Short task: Copy only this: the line containing "Write the Blender", the line containing "import math", and every line between them, exactly as written.
-- Data supplied start --
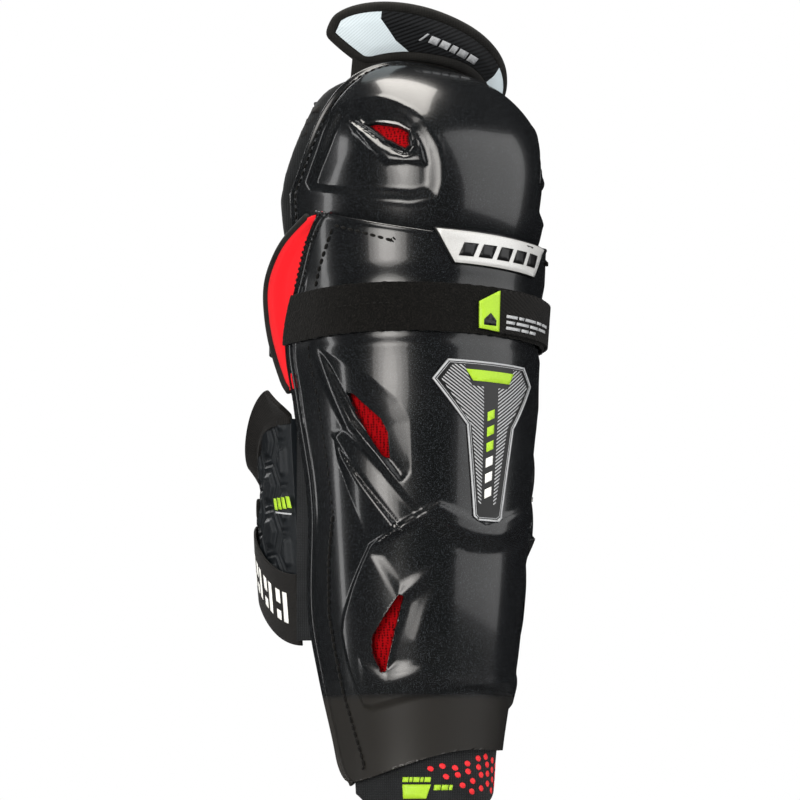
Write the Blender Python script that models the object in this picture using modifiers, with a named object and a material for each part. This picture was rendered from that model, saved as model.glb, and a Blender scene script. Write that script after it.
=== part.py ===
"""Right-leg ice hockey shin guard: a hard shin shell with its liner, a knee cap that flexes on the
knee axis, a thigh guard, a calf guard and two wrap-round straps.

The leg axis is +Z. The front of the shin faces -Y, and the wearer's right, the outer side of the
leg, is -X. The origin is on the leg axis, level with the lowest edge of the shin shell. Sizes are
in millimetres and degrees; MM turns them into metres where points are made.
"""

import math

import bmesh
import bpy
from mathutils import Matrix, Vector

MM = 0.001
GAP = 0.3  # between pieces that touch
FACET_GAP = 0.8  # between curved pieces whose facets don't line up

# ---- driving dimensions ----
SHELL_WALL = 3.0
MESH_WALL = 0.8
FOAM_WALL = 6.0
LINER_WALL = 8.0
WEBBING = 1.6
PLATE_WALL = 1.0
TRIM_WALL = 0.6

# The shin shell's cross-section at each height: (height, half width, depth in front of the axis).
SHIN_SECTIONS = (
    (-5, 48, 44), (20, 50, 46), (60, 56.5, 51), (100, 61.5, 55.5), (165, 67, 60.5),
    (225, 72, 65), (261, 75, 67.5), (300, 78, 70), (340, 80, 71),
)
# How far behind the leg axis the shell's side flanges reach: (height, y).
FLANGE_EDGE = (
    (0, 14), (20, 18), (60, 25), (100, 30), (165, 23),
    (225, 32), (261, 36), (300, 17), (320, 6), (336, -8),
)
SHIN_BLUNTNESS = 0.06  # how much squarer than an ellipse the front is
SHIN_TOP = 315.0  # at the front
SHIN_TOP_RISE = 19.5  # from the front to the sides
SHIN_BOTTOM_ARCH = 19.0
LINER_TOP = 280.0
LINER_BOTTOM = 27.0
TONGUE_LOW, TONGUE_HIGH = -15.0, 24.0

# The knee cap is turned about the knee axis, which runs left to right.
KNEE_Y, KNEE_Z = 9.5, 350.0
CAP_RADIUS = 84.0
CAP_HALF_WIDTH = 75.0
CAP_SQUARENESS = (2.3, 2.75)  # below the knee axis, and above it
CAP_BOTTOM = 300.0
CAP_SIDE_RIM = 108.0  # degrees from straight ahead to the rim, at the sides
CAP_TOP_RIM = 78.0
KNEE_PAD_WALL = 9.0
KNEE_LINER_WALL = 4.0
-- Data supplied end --
-- Data supplied start --
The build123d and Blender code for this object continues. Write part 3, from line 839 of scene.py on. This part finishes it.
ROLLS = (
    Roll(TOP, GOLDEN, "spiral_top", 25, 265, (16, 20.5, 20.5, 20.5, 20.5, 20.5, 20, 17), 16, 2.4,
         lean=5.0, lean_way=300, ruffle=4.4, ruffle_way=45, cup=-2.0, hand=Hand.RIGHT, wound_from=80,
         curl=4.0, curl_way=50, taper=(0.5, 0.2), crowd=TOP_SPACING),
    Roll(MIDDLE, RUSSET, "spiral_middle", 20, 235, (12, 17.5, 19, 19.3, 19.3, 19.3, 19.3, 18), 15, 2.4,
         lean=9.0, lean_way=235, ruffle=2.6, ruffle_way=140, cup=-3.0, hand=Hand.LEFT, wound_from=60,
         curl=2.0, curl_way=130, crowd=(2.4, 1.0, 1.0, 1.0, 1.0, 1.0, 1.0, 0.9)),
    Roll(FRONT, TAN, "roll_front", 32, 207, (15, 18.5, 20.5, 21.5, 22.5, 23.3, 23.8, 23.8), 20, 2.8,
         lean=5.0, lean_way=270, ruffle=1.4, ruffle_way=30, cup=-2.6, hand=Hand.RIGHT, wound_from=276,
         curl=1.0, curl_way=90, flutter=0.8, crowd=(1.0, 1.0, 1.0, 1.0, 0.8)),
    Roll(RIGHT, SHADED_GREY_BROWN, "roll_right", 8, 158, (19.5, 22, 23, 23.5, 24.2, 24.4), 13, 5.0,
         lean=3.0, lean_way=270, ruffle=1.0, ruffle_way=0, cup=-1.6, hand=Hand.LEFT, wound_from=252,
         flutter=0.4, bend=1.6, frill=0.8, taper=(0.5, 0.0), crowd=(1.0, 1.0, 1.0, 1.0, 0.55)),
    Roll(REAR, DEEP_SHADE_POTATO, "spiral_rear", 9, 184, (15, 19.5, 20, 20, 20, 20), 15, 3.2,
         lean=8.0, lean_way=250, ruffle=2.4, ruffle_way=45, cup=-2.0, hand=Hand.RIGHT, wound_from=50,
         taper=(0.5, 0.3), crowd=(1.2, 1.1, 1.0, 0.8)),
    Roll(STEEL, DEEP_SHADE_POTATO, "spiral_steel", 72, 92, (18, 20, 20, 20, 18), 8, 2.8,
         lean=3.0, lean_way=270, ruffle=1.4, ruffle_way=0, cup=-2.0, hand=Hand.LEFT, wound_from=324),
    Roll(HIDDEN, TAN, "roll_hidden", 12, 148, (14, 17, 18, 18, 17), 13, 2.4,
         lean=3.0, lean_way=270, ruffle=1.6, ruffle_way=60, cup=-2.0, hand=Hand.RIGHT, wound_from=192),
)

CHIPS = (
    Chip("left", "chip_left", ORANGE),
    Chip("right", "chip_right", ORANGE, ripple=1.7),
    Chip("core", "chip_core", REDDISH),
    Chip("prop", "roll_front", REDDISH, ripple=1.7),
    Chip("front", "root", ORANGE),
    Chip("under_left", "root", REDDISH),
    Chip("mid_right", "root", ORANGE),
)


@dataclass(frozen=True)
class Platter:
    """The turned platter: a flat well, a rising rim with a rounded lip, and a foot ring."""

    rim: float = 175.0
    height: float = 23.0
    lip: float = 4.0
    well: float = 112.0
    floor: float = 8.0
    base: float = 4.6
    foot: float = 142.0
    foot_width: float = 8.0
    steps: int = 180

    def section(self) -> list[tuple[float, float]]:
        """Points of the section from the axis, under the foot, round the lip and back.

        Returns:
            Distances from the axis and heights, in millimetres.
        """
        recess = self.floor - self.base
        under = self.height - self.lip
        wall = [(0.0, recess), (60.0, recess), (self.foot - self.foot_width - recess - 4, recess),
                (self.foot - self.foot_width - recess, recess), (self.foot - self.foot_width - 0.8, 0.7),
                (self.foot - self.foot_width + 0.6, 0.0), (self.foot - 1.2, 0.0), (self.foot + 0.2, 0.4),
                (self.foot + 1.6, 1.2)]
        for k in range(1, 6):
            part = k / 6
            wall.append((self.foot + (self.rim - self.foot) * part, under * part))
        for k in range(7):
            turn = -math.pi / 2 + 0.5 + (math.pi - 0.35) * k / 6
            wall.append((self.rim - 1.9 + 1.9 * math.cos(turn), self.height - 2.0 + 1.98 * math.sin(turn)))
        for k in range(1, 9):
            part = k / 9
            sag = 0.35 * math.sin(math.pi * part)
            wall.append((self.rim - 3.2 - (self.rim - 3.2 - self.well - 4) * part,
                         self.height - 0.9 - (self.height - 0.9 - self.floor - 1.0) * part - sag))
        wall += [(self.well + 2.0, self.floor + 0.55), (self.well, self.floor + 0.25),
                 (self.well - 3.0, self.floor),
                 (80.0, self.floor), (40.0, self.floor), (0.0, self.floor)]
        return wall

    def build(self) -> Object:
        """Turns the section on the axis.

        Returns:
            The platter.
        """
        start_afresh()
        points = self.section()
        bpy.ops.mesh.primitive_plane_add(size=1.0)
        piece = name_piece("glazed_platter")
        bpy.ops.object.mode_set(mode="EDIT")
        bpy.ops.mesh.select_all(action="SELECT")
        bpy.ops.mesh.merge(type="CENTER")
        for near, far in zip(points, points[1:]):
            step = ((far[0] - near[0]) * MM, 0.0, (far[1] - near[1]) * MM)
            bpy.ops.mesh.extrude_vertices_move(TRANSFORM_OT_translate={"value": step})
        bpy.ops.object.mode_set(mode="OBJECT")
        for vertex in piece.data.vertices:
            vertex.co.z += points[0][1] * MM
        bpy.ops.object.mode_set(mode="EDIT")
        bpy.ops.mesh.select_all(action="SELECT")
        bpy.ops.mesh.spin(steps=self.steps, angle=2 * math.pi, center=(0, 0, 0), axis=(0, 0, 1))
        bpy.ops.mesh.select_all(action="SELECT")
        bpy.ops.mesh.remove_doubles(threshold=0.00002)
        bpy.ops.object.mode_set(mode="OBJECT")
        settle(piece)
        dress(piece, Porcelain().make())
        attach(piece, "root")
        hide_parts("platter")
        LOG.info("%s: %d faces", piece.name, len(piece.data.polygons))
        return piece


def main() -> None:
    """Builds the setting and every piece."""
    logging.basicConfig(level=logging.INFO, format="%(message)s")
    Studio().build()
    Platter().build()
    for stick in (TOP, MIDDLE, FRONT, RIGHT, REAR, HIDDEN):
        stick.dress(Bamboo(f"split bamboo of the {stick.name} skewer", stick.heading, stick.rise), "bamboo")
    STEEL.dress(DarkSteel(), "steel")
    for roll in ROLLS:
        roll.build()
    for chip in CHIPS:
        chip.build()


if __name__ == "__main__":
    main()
-- Data supplied end --
Answer for the task:
Write the Blender Python script that models the object in this picture using modifiers, with a named object and a material for each part. This picture was rendered from that model, saved as model.glb, and a Blender scene script. Write that script after it.
=== part.py ===
"""Right-leg ice hockey shin guard: a hard shin shell with its liner, a knee cap that flexes on the
knee axis, a thigh guard, a calf guard and two wrap-round straps.

The leg axis is +Z. The front of the shin faces -Y, and the wearer's right, the outer side of the
leg, is -X. The origin is on the leg axis, level with the lowest edge of the shin shell. Sizes are
in millimetres and degrees; MM turns them into metres where points are made.
"""

import math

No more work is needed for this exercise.